Es spricht viel dafür, dass Sellering die große Koalition, die seit zehn Jahren relativ geräuschlos regiert, fortführen wird. Es wäre sicher die bequemste Lösung. Doch es könnte knapp werden: Laut den aktuellen Umfragen werden beide Parteien an Zustimmung verlieren. Es wäre also ein Koalition der Verlierer. Eine weitere Möglichkeit wäre ein rot-rot-grünes Bündnis. Dieses Bündnis würde wohl mehr Auseinandersetzungen mit sich bringen. Machtpolitisch ideal für Sellering wäre es, wenn er beide Optionen hätte: So könnte er die Koalitionsverhandlungen aus einer Position der Stärke heraus führen. Wenn es für die beiden vermeintlichen Volksparteien SPD und CDU schlecht läuft, brauchen sie wie in Sachsen-Anhalt noch die Grünen, damit es für die absolute Mehrheit reicht. Falls die Grünen an der Fünf-Prozent-Hürde scheitern, müsste die Linke einspringen. „Ich kann auch mit der CDU“, sagte zuletzt Helmut Holter.

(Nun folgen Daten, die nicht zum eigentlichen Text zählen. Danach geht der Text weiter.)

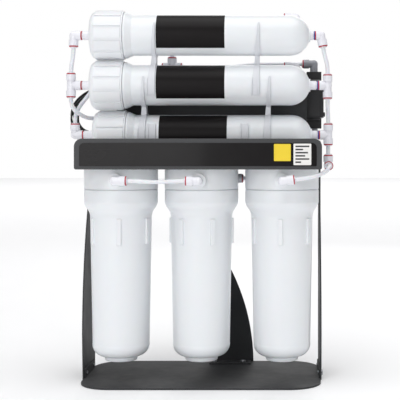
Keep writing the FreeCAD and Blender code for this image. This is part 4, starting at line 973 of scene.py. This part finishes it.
@dataclass
class Controls(SubAssembly):
    """Control box and the wires that run from it round to the pump."""

    title: str = "controls"
    finishes: dict[str, Finish] = field(default_factory=lambda: {"controller_box": CONTROL_BOX})
    strands: int = 7
    strand_radius: float = 1.3 * MM
    bundle_radius: float = 3.0 * MM
    lay_turns: float = 1.3
    slack_middle: float = 0.62
    slack_reach: float = 0.16
    slack: float = 0.95
    wander: tuple[float, float, float] = (0.10, 9.0, 2.1)
    tied_shares: tuple[float, ...] = (0.10, 0.26, 0.42, 0.88)
    tie_width: float = 2.4 * MM
    tie_thick: float = 0.8 * MM
    tie_gap: float = 0.15 * MM
    tie_taper: float = 0.8
    tie_soft: float = 0.25 * MM
    tie_steps: int = 28
    tie_head: tuple[float, float, float] = (2.2 * MM, 4.0 * MM, 3.4 * MM)
    route: tuple[tuple[float, float, float], ...] = (
        (0.014, 0.091, 0.450), (-0.008, 0.091, 0.450), (-0.032, 0.080, 0.455),
        (-0.062, 0.070, 0.459), (-0.100, 0.066, 0.460), (-0.138, 0.064, 0.460),
        (-0.168, 0.057, 0.458), (-0.188, 0.046, 0.449), (-0.200, 0.037, 0.434),
        (-0.204, 0.033, 0.417), (-0.203, 0.033, 0.402), (-0.196, 0.039, 0.390),
        (-0.182, 0.051, 0.385), (-0.163, 0.064, 0.381), (-0.150, 0.072, 0.380),
        (-0.134, 0.072, 0.380))

    def build(self) -> list[bpy.types.Object]:
        """The wires, in place of the harness's plain solid, and the ties round them.

        Returns:
            The wires, then the ties.
        """
        line = self.centre_line()
        sides = self.sides_along(line)
        made = [self.strand(number, line, sides) for number in range(self.strands + 1)]
        for wire in made:
            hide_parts("wire_harness")
        return made + [self.tie(number, line, sides) for number in range(len(self.tied_shares))]

    def centre_line(self) -> list[Vector]:
        """The harness's centreline, as the smooth spline of its route gives it.

        Returns:
            Points along it.
        """
        data = self.spline("harness_line", [Vector(point) for point in self.route])
        guide = bpy.data.objects.new("harness_line", data)
        mesh = bpy.data.meshes.new_from_object(guide)
        line = [vertex.co.copy() for vertex in mesh.vertices]
        bpy.data.meshes.remove(mesh)
        bpy.data.objects.remove(guide)
        bpy.data.curves.remove(data)
        return line

    @staticmethod
    def spline(title: str, points: list[Vector]) -> bpy.types.Curve:
        """A smooth open curve.

        Args:
            title: the curve's name.
            points: its control points.

        Returns:
            The curve, with no thickness.
        """
        data = bpy.data.curves.new(title, "CURVE")
        data.dimensions = "3D"
        data.resolution_u = 6
        line = data.splines.new("NURBS")
        line.points.add(len(points) - 1)
        for place, point in zip(line.points, points):
            place.co = (*point, 1.0)
        line.order_u = 3
        line.use_endpoint_u = True
        return data

    @staticmethod
    def sides_along(line: list[Vector]) -> list[tuple[Vector, Vector, Vector]]:
        """The line's direction and two directions across it, carried along without twist.

        Args:
            line: points along the harness.

        Returns:
            For each point, three unit vectors square to each other, the first along the line.
        """
        sides = []
        across = Vector((0.0, 0.0, 1.0))
        for place in range(len(line)):
            after = line[min(place + 1, len(line) - 1)]
            before = line[max(place - 1, 0)]
            along = (after - before).normalized()
            across = (across - along * across.dot(along)).normalized()
            sides.append((along, across, along.cross(across)))
        return sides

    def spread(self, share: float) -> float:
        """How far the outer wires lie from the centreline.

        Args:
            share: how far along the harness, from 0 to 1.

        Returns:
            The distance, in metres.
        """
        bulge = math.exp(-(((share - self.slack_middle) / self.slack_reach) ** 2))
        return self.bundle_radius * (1.0 + self.slack * bulge)

    def strand(self, number: int, line: list[Vector],
               sides: list[tuple[Vector, Vector, Vector]]) -> bpy.types.Object:
        """One wire of the bundle: number 0 runs down its middle.

        Args:
            number: which wire.
            line: points along the harness.
            sides: the directions along and across it.

        Returns:
            The wire, a smooth curve.
        """
        depth, waves, offset = self.wander
        points = []
        for place, (point, (_, across, beside)) in enumerate(zip(line, sides)):
            share = place / (len(line) - 1)
            angle = 2 * math.pi * (number / self.strands + self.lay_turns * share)
            reach = self.spread(share) if number else 0.0
            sway = math.sin(waves * share + offset * number) * math.sin(math.pi * share)
            reach *= 1.0 + depth * sway
            points.append(point + (across * math.cos(angle) + beside * math.sin(angle)) * reach)
        data = self.spline(f"harness_wire_{number}", points)
        data.bevel_depth = self.strand_radius
        data.bevel_resolution = 3
        data.use_fill_caps = True
        data.resolution_u = 2
        data.materials.append(CABLE_SLEEVE.material())
        made = bpy.data.objects.new(data.name, data)
        bpy.context.scene.collection.objects.link(made)
        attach(made, "frame")
        return made

    def tie(self, number: int, line: list[Vector],
            sides: list[tuple[Vector, Vector, Vector]]) -> bpy.types.Object:
        """One cable tie: a strap round the wires, with its head.

        Args:
            number: which tie.
            line: points along the harness.
            sides: the directions along and across it.

        Returns:
            The tie.
        """
        share = self.tied_shares[number]
        place = round(share * (len(line) - 1))
        middle, (along, across, beside) = line[place], sides[place]
        inner = self.spread(share) + self.strand_radius + self.tie_gap
        outer = inner + self.tie_thick
        half = self.tie_width / 2
        lip = half * self.tie_taper
        section = ((inner, -half), (outer, -lip), (outer, lip), (inner, half))
        rings = []
        for step in range(self.tie_steps):
            angle = 2 * math.pi * step / self.tie_steps
            way = across * math.cos(angle) + beside * math.sin(angle)
            rings.append([middle + way * radius + along * shift for radius, shift in section])
        vertices, faces = Shell.sweep(rings)
        head = len(vertices)
        high, deep, wide = self.tie_head
        centre = middle + across * (outer + high / 2)
        corners = [(a, b, c) for a in (-0.5, 0.5) for b in (-0.5, 0.5) for c in (-0.5, 0.5)]
        vertices += [centre + across * a * high + beside * b * deep + along * c * wide
                     for a, b, c in corners]
        box = ((0, 1, 3, 2), (4, 6, 7, 5), (0, 4, 5, 1), (2, 3, 7, 6), (0, 2, 6, 4), (1, 5, 7, 3))
        faces += [tuple(head + corner for corner in face) for face in box]
        made = Shell.piece(f"cable_tie_{number + 1}", vertices, faces, TIE_NYLON, Slot.CABLE)
        soften = made.modifiers.new("rounded_edges", "BEVEL")
        soften.width = self.tie_soft
        soften.segments = 2
        soften.limit_method = "ANGLE"
        return made


@dataclass(frozen=True)
class Softbox:
    """A square lamp aimed at a spot, or at the unit's middle where it names none."""

    title: str
    place: tuple[float, float, float]
    size: float
    power: float
    aim: tuple[float, float, float] | None = None

    def hang(self, middle: Vector) -> None:
        """Hangs the lamp and aims it.

        Args:
            middle: the unit's middle.
        """
        data = bpy.data.lights.new(self.title, "AREA")
        data.shape = "SQUARE"
        data.size = self.size
        data.energy = self.power
        made = bpy.data.objects.new(self.title, data)
        made.location = self.place
        target = Vector(self.aim) if self.aim else middle
        made.rotation_euler = (target - Vector(self.place)).to_track_quat("-Z", "Y").to_euler()
        bpy.context.scene.collection.objects.link(made)


SOFTBOXES = (
    Softbox("key_softbox", (-0.8, -2.3, 0.9), 1.4, 15.5),
    Softbox("fill_softbox", (1.6, -1.9, 0.7), 1.2, 1.6),
    Softbox("rear_softbox", (0.5, 1.9, 1.2), 1.2, 5.0),
    Softbox("far_floor_softbox", (0.0, 7.5, 4.5), 6.0, 110.0, (0.0, 7.5, 0.0)))


@dataclass
class Studio:
    """Camera, soft lights, pale floor and the even light of a white room."""

    eye: Vector = field(default_factory=lambda: Vector((0.122, -1.661, 0.360)))
    lens: float = 96.1
    shift: tuple[float, float] = (-0.20, -0.125)
    clip: tuple[float, float] = (0.05, 30.0)
    floor_tone: Colour = tone(250, 250, 251)
    floor_reach: float = 12.0
    floor_gap: float = 0.2 * MM
    room_light: float = 0.20
    backdrop_light: float = 1.0
    ceiling_light: float = 2.35
    ceiling_angle: float = math.radians(70)
    ceiling_tilt: float = math.radians(12)

    def build(self) -> None:
        """Makes the whole studio."""
        self.camera()
        self.floor()
        self.room()
        for softbox in SOFTBOXES:
            softbox.hang((CAD_BOX[0] + CAD_BOX[1]) / 2)
        self.ceiling()

    def camera(self) -> None:
        """A camera that looks square at the front of the unit."""
        data = bpy.data.cameras.new("studio_camera")
        data.lens = self.lens
        data.shift_x, data.shift_y = self.shift
        data.clip_start, data.clip_end = self.clip
        made = bpy.data.objects.new("studio_camera", data)
        made.location = self.eye
        made.rotation_euler = (math.pi / 2, 0.0, 0.0)
        bpy.context.scene.collection.objects.link(made)
        bpy.context.scene.camera = made

    def floor(self) -> None:
        """A wide pale floor under the unit."""
        level = CAD_BOX[0].z - self.floor_gap
        corners = [(x * self.floor_reach, y * self.floor_reach, level)
                   for x, y in ((-1, -1), (1, -1), (1, 1), (-1, 1))]
        mesh = bpy.data.meshes.new("studio_floor")
        mesh.from_pydata(corners, [], [(0, 1, 2, 3)])
        made = bpy.data.objects.new("studio_floor", mesh)
        bpy.context.scene.collection.objects.link(made)
        finish = Finish("studio_floor_paint", self.floor_tone, self.floor_tone, 0.6, edge=0.0001,
                        relief=0.0, dust=0.0)
        mesh.materials.append(finish.material())

    def room(self) -> None:
        """Even white light from all round."""
        world = bpy.data.worlds.new("studio_room")
        bpy.context.scene.world = world
        world.use_nodes = True
        wiring = Wiring(world.node_tree)
        seen = wiring.add("LightPath").outputs["Is Camera Ray"]
        strength = wiring.add("MapRange")
        wiring.feed(strength, Value=seen, To_Min=self.room_light, To_Max=self.backdrop_light)
        wall = wiring.feed(wiring.add("Background"), Color=(1.0, 1.0, 1.0, 1.0),
                           Strength=strength.outputs[0])
        wiring.feed(wiring.add("OutputWorld"), Surface=wall.outputs[0])
        bpy.context.scene.view_settings.view_transform = "Standard"

    def ceiling(self) -> None:
        """Wide even light from above, a little from the front."""
        data = bpy.data.lights.new("ceiling_light", "SUN")
        data.energy = self.ceiling_light
        data.angle = self.ceiling_angle
        made = bpy.data.objects.new("ceiling_light", data)
        made.rotation_euler = (self.ceiling_tilt, 0.0, 0.0)
        bpy.context.scene.collection.objects.link(made)


def main() -> None:
    """Dresses and builds each sub-assembly, then the studio."""
    logging.basicConfig(level=logging.INFO, format="%(name)s: %(message)s")
    for part in (SheetMetalFrame(), PrefilterRow(), MembraneStack(), Plumbing(), BoosterPump(),
                 Controls()):
        part.make()
    Studio().build()


if __name__ == "__main__":
    main()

Warum sind rechte Parteien so stark?

Der Erfolg der rechten Parteien in Mecklenburg-Vorpommern ist nicht neu. Die NPD ist seit 2006 im Landtag vertreten, wurde einmal wiedergewählt. Neonazis haben sich in vielen ländlichen Regionen längst etabliert, sie kauften günstig Immobilien, richten Tagungen aus. NPD-Anhänger geben sich als Kümmerer und nette Nachbarn, dabei schüren sie Hass gegen Fremde. „Rechtsextreme nehmen die weit verbreitete soziale Enttäuschung auf und definieren Sündenböcke“, sagt der Berliner Politologe Hajo Funke unserer Redaktion. Gerade erscheint Funkes Buch zur rechten Bewegung „Von Wutbürgern und Brandstiftern“. Die Sparpolitik des Staates auf dem Land steigere diese Wut der Bürger. „Das hilft den Neonazis, und das hilft der AfD, die diese Wut mit Flüchtlingsfeindlichkeit verbindet“, so Funke.